The CDU is then connected via a heat exchanger to the water circuit of the building. The pipes required for this can be routed in the existing raised floor, for example. Direct-to-chip liquid cooling has no problem functioning with water and is not necessarily reliant on relatively expensive dielectric fluid. However, there is the risk of water escaping in the event of leakage. If dielectric fluid is used, on the other hand, leaks will have no impact on the operational reliability of the IT system.

When immersion cooling is used, the cost of converting air-cooled systems is relatively high. Usually, the existing servers must be replaced by ones that have been specially developed for immersion cooling, and which are then operated in trays or tanks of dielectric fluid. Existing racks can therefore no longer be used. As well as absolutely uniform heat dissipation, the liquid also ensures that the motherboards no longer take in any dust and therefore no longer need cleaning.

Circulation with or without pumps: 1-phase and 2-phase liquid cooling

Another difference is the way in which the cooling liquid is circulated. In 1-phase liquid cooling, a dielectric fluid is selected so as to ensure that the absorbed heat cannot reach its flash point and always remains liquid. To discharge the heat, the liquid is constantly pumped through an external heat exchanger.

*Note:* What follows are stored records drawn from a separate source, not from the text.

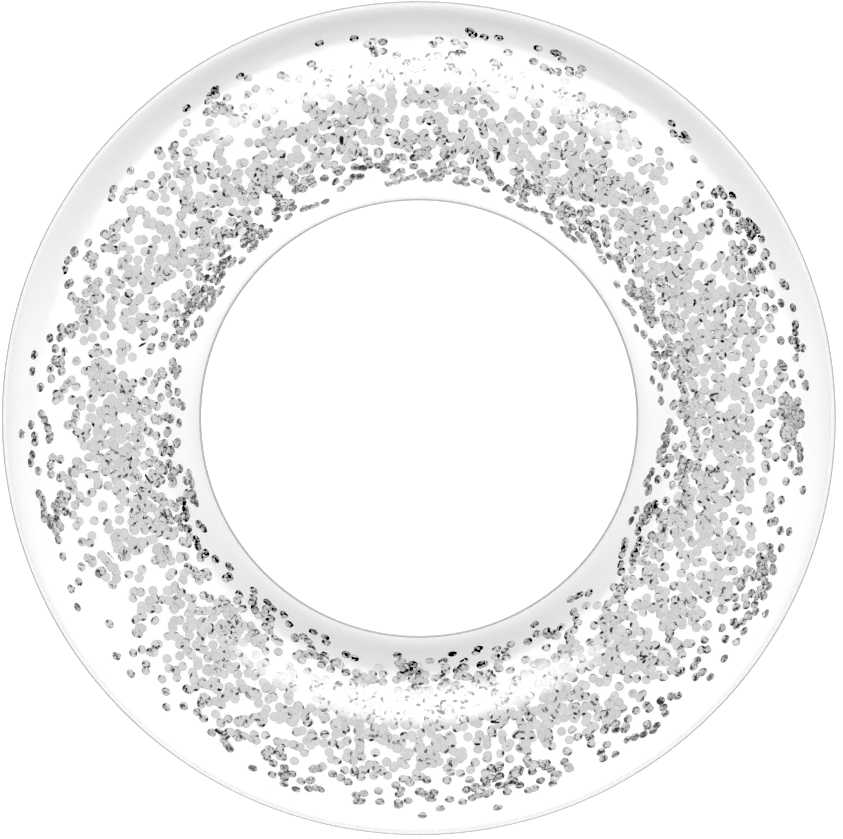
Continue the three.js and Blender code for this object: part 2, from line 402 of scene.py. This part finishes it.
def rounded(section, radius, steps=4):
    """A closed section with each corner rounded by up to this radius; points on the axis stay."""
    result = []
    count = len(section)
    for index, corner in enumerate(section):
        if corner[0] < 1e-9:
            result.append(corner)
            continue
        here = Vector(corner)
        back = Vector(section[index - 1]) - here
        ahead = Vector(section[(index + 1) % count]) - here
        reach = min(radius, back.length * 0.45, ahead.length * 0.45)
        start = here + back.normalized() * reach
        stop = here + ahead.normalized() * reach
        for step in range(steps + 1):
            t = step / steps
            point = start.lerp(here, t).lerp(here.lerp(stop, t), t)
            result.append((point.x, point.y))
    return result


def slab(name, outline, bottom, thickness, edge, materials, place):
    """A flat plate from an anticlockwise outline in XY, with its edges rounded."""
    work = bmesh.new()
    low = [work.verts.new((x, y, bottom)) for x, y in outline]
    high = [work.verts.new((x, y, bottom + thickness)) for x, y in outline]
    work.faces.new(list(reversed(low)))
    work.faces.new(high)
    count = len(outline)
    for index in range(count):
        after = (index + 1) % count
        work.faces.new([low[index], low[after], high[after], high[index]])
    rims = [e for e in work.edges if abs(e.verts[0].co.z - e.verts[1].co.z) < 1e-9]
    bmesh.ops.bevel(work, geom=rims, offset=edge, segments=3, profile=0.5, affect="EDGES")
    bmesh.ops.recalc_face_normals(work, faces=work.faces)
    mesh = bpy.data.meshes.new(name)
    work.to_mesh(mesh)
    work.free()
    mesh.transform(place)
    return new_object(name, mesh, materials, SMOOTH_MOULDING)


def disc_outline(radius, reach, width, steps=48):
    """A circle with a straight-sided tab that reaches out along X, its outer corners rounded."""
    side = math.copysign(1, reach)
    half = math.asin(width / 2 / radius)
    begin = half if side > 0 else math.pi + half
    angles = np.linspace(begin, begin + 2 * (math.pi - half), steps)
    points = [(radius * math.cos(angle), radius * math.sin(angle)) for angle in angles]
    corner = width * 0.3
    for quarter in (-1, 1):
        for step in range(5):
            swing = math.pi / 2 * (step / 4 if quarter > 0 else step / 4 - 1)
            centre_y = quarter * (width / 2 - corner)
            points.append((
                reach - side * corner + side * corner * math.cos(swing),
                side * centre_y + side * corner * math.sin(swing),
            ))
    return points


def combined(first, second, operation, smooth_angle):
    """first joined to second, or cut by it, as one closed body."""
    change = first.modifiers.new("change", "BOOLEAN")
    change.operation = operation
    change.solver = "EXACT"
    change.object = second
    graph = bpy.context.evaluated_depsgraph_get()
    mesh = bpy.data.meshes.new_from_object(first.evaluated_get(graph))
    first.modifiers.clear()
    old = first.data
    first.data = mesh
    mesh.name = first.name
    bpy.data.meshes.remove(old)
    bpy.data.objects.remove(second)
    mesh.set_sharp_from_angle(angle=math.radians(smooth_angle))
    return first


# ---------------------------------------------------------------- the film skins

OUTSIDE, INSIDE, FLANGE, BEAD = range(4)


def bead_points(edge, toward, width):
    """The rounded half bead at a flange's cut edge, from the seam plane over to the flange's top."""
    half = width / 2
    centre = edge - toward * half
    stop = math.pi - math.asin(FILM / BEAD_HEIGHT)
    return [
        (centre + toward * half * math.cos(angle), BEAD_HEIGHT * math.sin(angle))
        for angle in np.linspace(0, stop, 9)
    ]


def skin_section():
    """One skin above the seam, as points and, for the stretch after each point, its zone."""
    points = []
    zones = []

    def lay(stretch, zone):
        points.extend(stretch)
        zones.extend([zone] * len(stretch))

    arc = np.linspace(0, math.pi, ARC_STEPS + 1)
    lay(bead_points(WELD_EDGE, 1, OUTER_BEAD_WIDTH), BEAD)
    zones[-1] = FLANGE
    lay([(TUBE_OUTSIDE + WELD_STEP, FILM)], FLANGE)
    lay([
        (RING_RADIUS + TUBE_RADIUS * math.cos(angle), max(1.2 * FILM, TUBE_RADIUS * math.sin(angle)))
        for angle in arc
    ], OUTSIDE)
    lay([(TUBE_INSIDE - WELD_STEP, FILM)], FLANGE)
    lay(list(reversed(bead_points(HOLE_EDGE, -1, INNER_BEAD_WIDTH))), BEAD)
    zones[-1] = FLANGE
    inner = TUBE_RADIUS - FILM
    lay([
        (RING_RADIUS + inner * math.cos(angle), inner * max(0.0, math.sin(angle)))
        for angle in reversed(arc)
    ], INSIDE)
    zones[-1] = FLANGE
    return points, zones


def film_skin(name, side):
    """The upper skin for side 1, the lower for side -1, which flattens where it meets the floor."""
    points, zones = skin_section()
    lift = SEAM_GAP / 2
    placed = [(radius, WELD_HEIGHT + side * (lift + height)) for radius, height in points]
    if side < 0:
        floor_of = {OUTSIDE: 0.0, INSIDE: FILM, FLANGE: 0.0, BEAD: 0.0}
        placed = [
            (radius, max(height, floor_of[zone]))
            for (radius, height), zone in zip(placed, zones)
        ]
        placed = placed[::-1]
        zones = zones[::-1]
        zones = zones[1:] + zones[:1]
    skin = revolve(name, placed, RING_STEPS, FILM_MATERIALS, zones)
    skin.visible_glossy = False  # Left out of mirror images, which keeps each weld line single.
    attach(skin, "ring")
    return skin


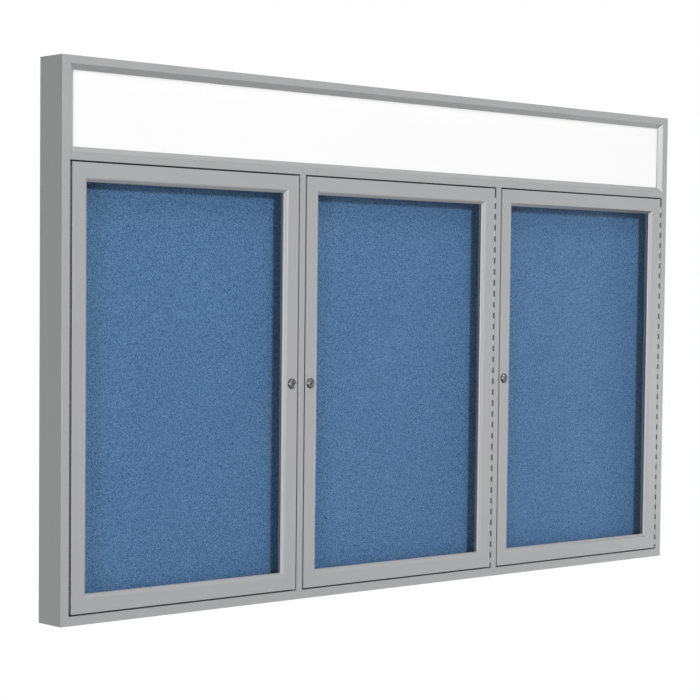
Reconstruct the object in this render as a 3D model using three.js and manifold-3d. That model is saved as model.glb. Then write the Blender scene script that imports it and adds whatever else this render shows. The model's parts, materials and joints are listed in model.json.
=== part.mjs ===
// Wall-hung notice board: a shallow aluminium cabinet with three glazed, lockable doors over blue
// tack boards, and a low header with a blank white panel above them.
// Millimetres. X runs to the right, Z up, and Y from the front of the board into the wall.
// The origin lies on the back face, at the middle of its width and height.
import * as THREE from 'three';
import { mergeVertices } from 'three/addons/utils/BufferGeometryUtils.js';
import Module from 'manifold-3d';

const wasm = await Module();
wasm.setup();

// Overall sizes
const overallWidth = 1829;
const cabinetDepth = 76;
const doorHeight = 880.4;
const doorCount = 3;

// Faces seen from the front
const frameFace = 18.8;
const mullionFace = 16;
const headRailFace = 14.5;
const headerTopFace = 15.5;
const headerClear = 170;
const headerBevelWidth = 11;
const headerBevelDepth = 8;

// Gaps and clearances
const doorGap = 3.2;
const seat = 0.3;
const sealSpace = 2.6;
const cutOverrun = 5;

// Cabinet sections
const wall = 2;
const returnOffset = 8.5;
const tackDepth = 44;
const ledgeWidth = 12;
const sillDepth = 24;

// Sheets and boards
const backSheet = 2;
const headerSheet = 3;
const headerSheetMargin = 3;
const vinylThickness = 1.2;
const coreThickness = 10;

// Mounting rails, wall screws and corner brackets
const mountingRailHeight = 40;
const mountingRailRise = 110;
const mountingRailSpacing = 650;
const wallScrewHoleRadius = 3.5;
const wallScrewSpacing = 1422;
const bracketLeg = 70;
const bracketWidth = 14;
const bracketThickness = 2.5;

// Door bars
const doorDepth = 19;
const doorFlat = 31;
const doorBevelWidth = 7;
const doorBevelDepth = 6;
const doorWall = 2;
const lipThickness = 2;
const grooveDepth = 11;
const rearLipInset = 2;
const rearLipThickness = 2;
const rearStepWidth = 2;

// Glazing
const paneThickness = 3;
const gasketThickness = 1.3;
const paneEdgeClearance = 1.5;
const paneBackClearance = 0.5;
const gasketSightInset = 0.8;

// Continuous hinges
const knucklePitch = 12.7;
const knuckleRadius = 2.5;
const knuckleClearance = 0.2;
const knuckleGap = 0.4;
const leafThickness = 1;
const hingeAxisDepth = 1.6;
const hingeEndMargin = 8;
const leafEndInset = 0.8;
const pinRadius = 0.9;
const pinClearance = 0.2;

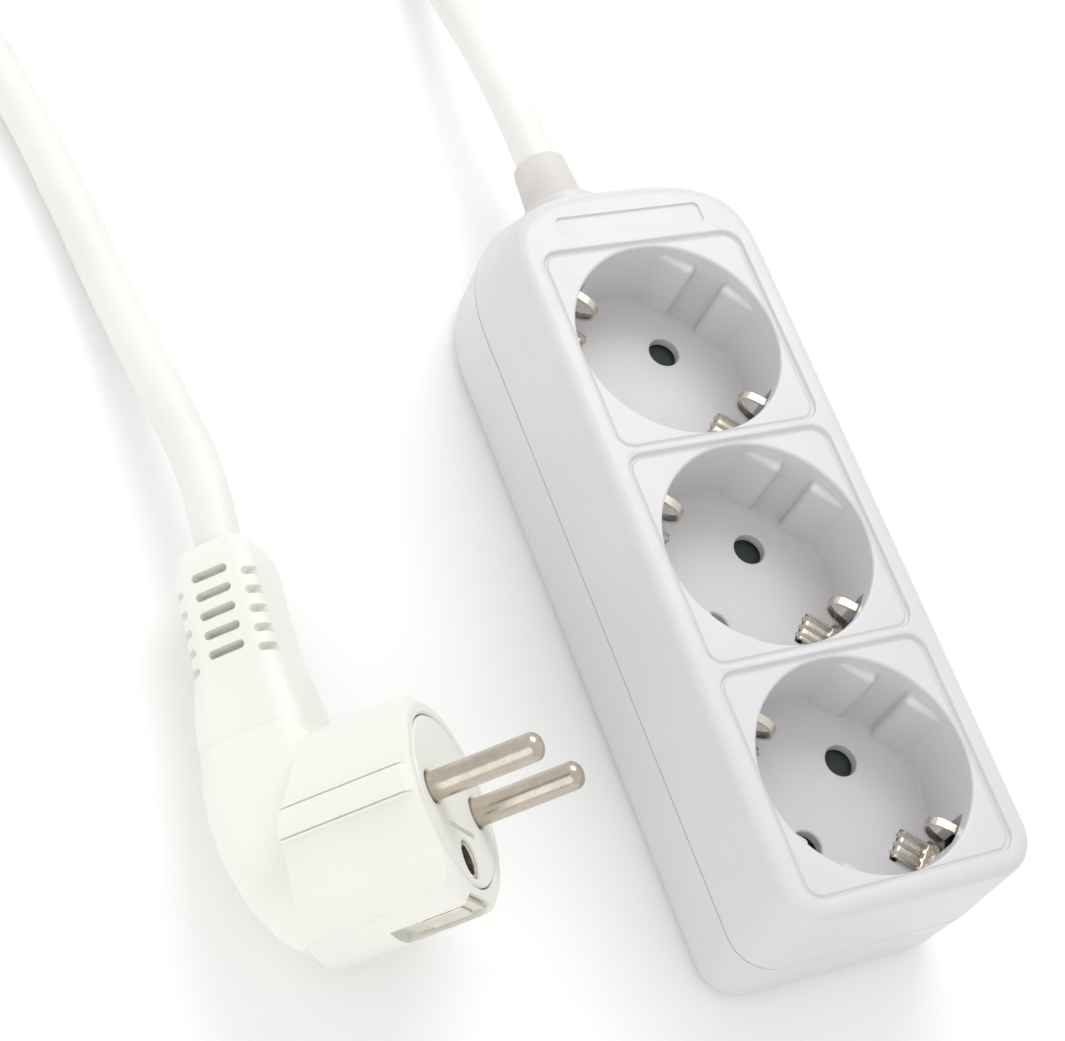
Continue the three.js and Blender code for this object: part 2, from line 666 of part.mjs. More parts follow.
function makeBoot() {
  const length = BOOT_END - BOOT_START;
  const section = roundedRectangle(-BOOT_HALF, BOOT_HALF, -BOOT_HALF, BOOT_HALF, 3.6);
  const geometry = new THREE.ExtrudeGeometry(section, { depth: length, bevelEnabled: false, curveSegments: 4 });
  const position = geometry.attributes.position;
  for (let i = 0; i < position.count; i += 1) {
    const taper = position.getZ(i) > length / 2 ? BOOT_END_HALF / BOOT_HALF : 1;
    position.setXY(i, position.getX(i) * taper, position.getY(i) * taper);
  }
  geometry.rotateX(-Math.PI / 2);
  geometry.translate(0, BOOT_START, PLUG_AXIS);
  let boot = toSolid(geometry).subtract(rodAlongY(CORD_RADIUS + GAP, 0, PLUG_AXIS, 0, BOOT_END + 5, 16));
  for (let i = 0; i < BOOT_SLOTS; i += 1) {
    const y = BOOT_SLOT_START + i * BOOT_SLOT_PITCH;
    boot = boot.subtract(box(5.6, 12, y, y + 1.6, PLUG_AXIS - 3.1, PLUG_AXIS + 3.1));
    boot = boot.subtract(box(-12, -5.6, y, y + 1.6, PLUG_AXIS - 3.1, PLUG_AXIS + 3.1));
  }
  return boot;
}

const PLUG_WIRES = {
  plug_live_wire: ['live', [9.5, 0, -8.4], [8.6, 0.8, -14], [4.6, 3, -21.5], [2.2, 10, -26.4],
    [1.9, 17, -27.8], [1.9, BOOT_START - GAP, -27.9]],
  plug_neutral_wire: ['neutral', [-9.5, 0, -8.4], [-8.6, 0.8, -14], [-4.6, 3, -21.5],
    [-2.2, 10, -26.4], [-1.9, 17, -27.8], [-1.9, BOOT_START - GAP, -27.9]],
  plug_earth_wire: ['earth', [0, 1, -12.7], [0, 1.6, -20], [0, 8, -29],
    [0, 17, -30.6], [0, BOOT_START - GAP, -30.7]],
};

// ---------- assembly ----------

const strip = new THREE.Group();
strip.add(part('top_cover', makeTopCover(), materials.shell));
strip.add(part('bottom_shell', makeBottomShell(), materials.shell));
strip.add(part('live_bar', makePoleBar(1), materials.brass));
strip.add(part('neutral_bar', makePoleBar(-1), materials.brass));
strip.add(part('earth_bar', makeEarthBar(), materials.brass));
SOCKETS.forEach((y, i) => {
  strip.add(makeShutter(`shutter_${i + 1}`, y));
  strip.add(makeShutterSpring(`shutter_spring_${i + 1}`, y));
  strip.add(makeEarthClip(`earth_clip_${i + 1}_left`, y, EARTH_DIAGONAL));
  strip.add(makeEarthClip(`earth_clip_${i + 1}_right`, y, EARTH_DIAGONAL + Math.PI));
});
HOUSING_SCREWS.forEach(([x, y], i) => strip.add(makeHousingScrew(`housing_screw_${i + 1}`, x, y)));

strip.add(part('cord_gland', makeGland(), materials.gland));
strip.add(part('cord_tail', rodAlongY(CORD_RADIUS, 0, SEAM, TAIL_START, GLAND_TIP, 16), materials.sheath));
strip.add(part('cord_clamp', makeClamp(), materials.shell));
strip.add(makeClampScrew('clamp_screw_1', CLAMP_SCREW_X));
strip.add(makeClampScrew('clamp_screw_2', -CLAMP_SCREW_X));
for (const [name, [finish, ...points]] of Object.entries(INSIDE_WIRES)) {
  strip.add(part(name, tube(points, 1.1, 8, 8), materials[finish]));
}

const freeLead = new THREE.Group();
const clearOfCoil = post(COIL_OUTSIDE + GAP, ...COIL_CENTRE, -1, COIL_HEIGHT, 48);
const bootEnd = onPlug(0, BOOT_END, PLUG_AXIS);
const bootStart = onPlug(0, BOOT_START + GAP, PLUG_AXIS);
const bootMiddle = onPlug(0, (BOOT_START + BOOT_END) / 2, PLUG_AXIS);
const outerRun = [40, 60, 80, 100, 120, 140, 160, 180].map(outerRunPoint);
const stripLead = tube(STRIP_LEAD, CORD_RADIUS, 12, 8);
const plugLead = tube([...outerRun, ...PLUG_LEAD, bootEnd, bootMiddle, bootStart], CORD_RADIUS, 12, 26);
freeLead.add(part('cord_strip_lead', stripLead.subtract(clearOfCoil), materials.sheath));
freeLead.add(part('cord_coil', makeCoil(), materials.sheath));
freeLead.add(part('cord_plug_lead', plugLead.subtract(clearOfCoil), materials.sheath));
freeLead.add(part('cord_tie', makeTie(), materials.tie));

plugFrame.add(part('plug_body', makePlugBody(), materials.plug));
plugFrame.add(part('plug_boot', makeBoot(), materials.plug));
plugFrame.add(part('pin_carrier', makeCarrier(), materials.plug));
plugFrame.add(makePin('plug_pin_live', PIN_REACH));
plugFrame.add(makePin('plug_pin_neutral', -PIN_REACH));
plugFrame.add(part('plug_earth_frame', makeEarthFrame(), materials.nickel));
plugFrame.add(part('plug_earth_sleeve', makeEarthSleeve(), materials.nickel));
for (const [name, [finish, ...points]] of Object.entries(PLUG_WIRES)) {
  plugFrame.add(part(name, tube(points, 1, 8, 8), materials[finish]));
}

const powerStrip = new THREE.Group();
powerStrip.add(strip, freeLead, plugFrame);

export default powerStrip;
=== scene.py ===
"""A white three-way power strip with its lead and right-angle plug, on a pale studio floor."""
import json
import math

import bmesh
import bpy
from mathutils import Matrix, Vector

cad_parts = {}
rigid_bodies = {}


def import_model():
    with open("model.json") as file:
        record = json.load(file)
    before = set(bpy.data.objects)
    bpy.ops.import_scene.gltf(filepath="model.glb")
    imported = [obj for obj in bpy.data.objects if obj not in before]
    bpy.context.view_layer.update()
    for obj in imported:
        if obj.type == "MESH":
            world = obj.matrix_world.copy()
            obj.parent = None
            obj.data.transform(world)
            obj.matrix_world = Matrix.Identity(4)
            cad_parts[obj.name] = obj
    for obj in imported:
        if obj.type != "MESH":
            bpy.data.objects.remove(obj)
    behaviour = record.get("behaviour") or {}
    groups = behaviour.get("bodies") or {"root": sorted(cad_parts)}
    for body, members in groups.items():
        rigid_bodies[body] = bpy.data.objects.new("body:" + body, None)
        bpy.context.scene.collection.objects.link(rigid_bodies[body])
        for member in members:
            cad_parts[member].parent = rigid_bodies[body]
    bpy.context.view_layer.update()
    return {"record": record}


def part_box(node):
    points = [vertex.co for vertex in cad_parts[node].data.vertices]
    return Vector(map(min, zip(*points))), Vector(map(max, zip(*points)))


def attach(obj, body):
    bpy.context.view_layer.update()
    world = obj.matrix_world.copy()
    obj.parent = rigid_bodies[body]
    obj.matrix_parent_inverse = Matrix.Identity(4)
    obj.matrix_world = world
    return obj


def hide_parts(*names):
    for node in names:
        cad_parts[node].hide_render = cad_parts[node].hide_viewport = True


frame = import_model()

MM = 0.001
BODY = "strip"


# ---------- sizes, in millimetres, read from the frame ----------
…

In 2-phase liquid cooling, the liquid perpetually changes its aggregate state due to the differences in temperature. Due to heat absorption, the dielectric fluid exceeds its flash point at a temperature that depends on its specification, whereupon it becomes gaseous and rises up. There is a condenser in the upper part of the tank, which is cooled from outside by a water circuit. The fluid cools down when it reaches this condenser, becomes liquid and runs back down again, where it again absorbs heat. The advantage of the 2-phase version is that it manages entirely without pumps and therefore fewer moving parts are required. On the other hand, the higher GWP of these fluids has to be taken into consideration.

Conclusion

Rising heat loads per rack are demanding new methods of data center air conditioning. When power densities hit more than 50 kW, there are currently no alternatives to liquid cooling. If the direct-to-chip version is used, existing servers and racks can generally be converted and continue to be used. However, several conversion measures are required in the server rooms, and further components such as CDUs will need to be purchased. If a completely new high-performance data center is being built, immersion cooling should also be included in the plans, at any rate, and both systems extensively compared with one another at the planning stage. Whatever the version, it’s important to bear in mind that a certain proportion of air cooling will need to used in addition (direct-to-chip: 20–30% and immersion 5–10%).